3. Light a grill or preheat a cast-iron grill pan. (or the hot plate for large servings). Grill the pork over moderate heat,(adobo has sugar and burns easily!) brushing with the remaining marinade frequently, for about 20 minutes for medium, or until nicely caramelized and firm to the touch. (Transfer to a cutting board, cover loosely with foil and let stand for 10 minutes.)

FOR TASTINGS: CUT PORK RIGHT BEFORE SERVING; CAN BE SERVED LUKEWARM.

 

4. Prepare the green salsa: Put all the ingredients in a blender and process until smooth. Taste and adjust the seasonings, this salsa should be brimming with flavour. Refrigerate until ready to serve.

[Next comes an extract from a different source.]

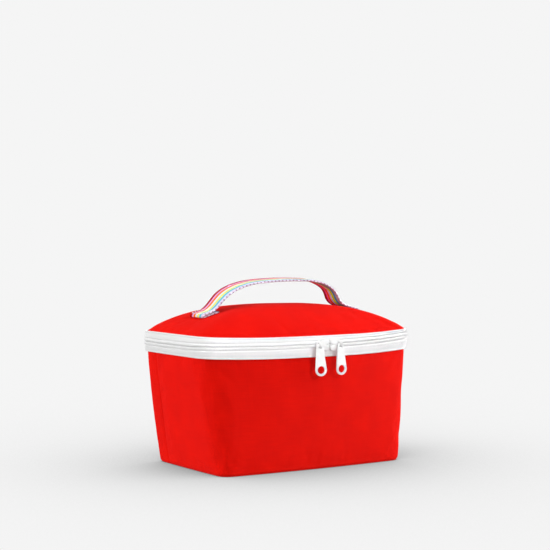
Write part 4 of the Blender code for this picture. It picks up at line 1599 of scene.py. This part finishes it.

Place green salsa in squeeze bottles for serving.

Photo by Si Hoang

Wine: Marques Cabernet Sauvignon

Parrilladada de bife con chimichurri

Latin-style grilled beef with chimichurri sauce

Note: this recipe can be prepared with different cuts of beef, flank steak or any other type of steak

We will need about 3 lb to 4 lbs of beef for 25 tastings

 

For the chimichurri salsa: (makes 2 cups, enough for 25 tastings)

8 cloves garlic, finely minced (or crushed in mortar with pinch of salt)

2 fresh bay leaves

3/4 cup minced flat-leaf parsley

1 tablespoon dried oregano

1 tablespoon red pepper flakes

3/4 cup olive oil

¼ cup red wine vinegar

Salt and black pepper

 

Method:

For the chimichurri: Mince or crush the garlic with the bay leaves fine in a mortar (or puree in small blender with some vinegar) and transfer to a bowl, add the parsley, oregano and red pepper flakes. Whisk in the olive oil and vinegar. Season with salt (!) and ground black pepper. Set mixture aside for a few hours to develop flavour. Keep in a jar in refrigerator for up to a week.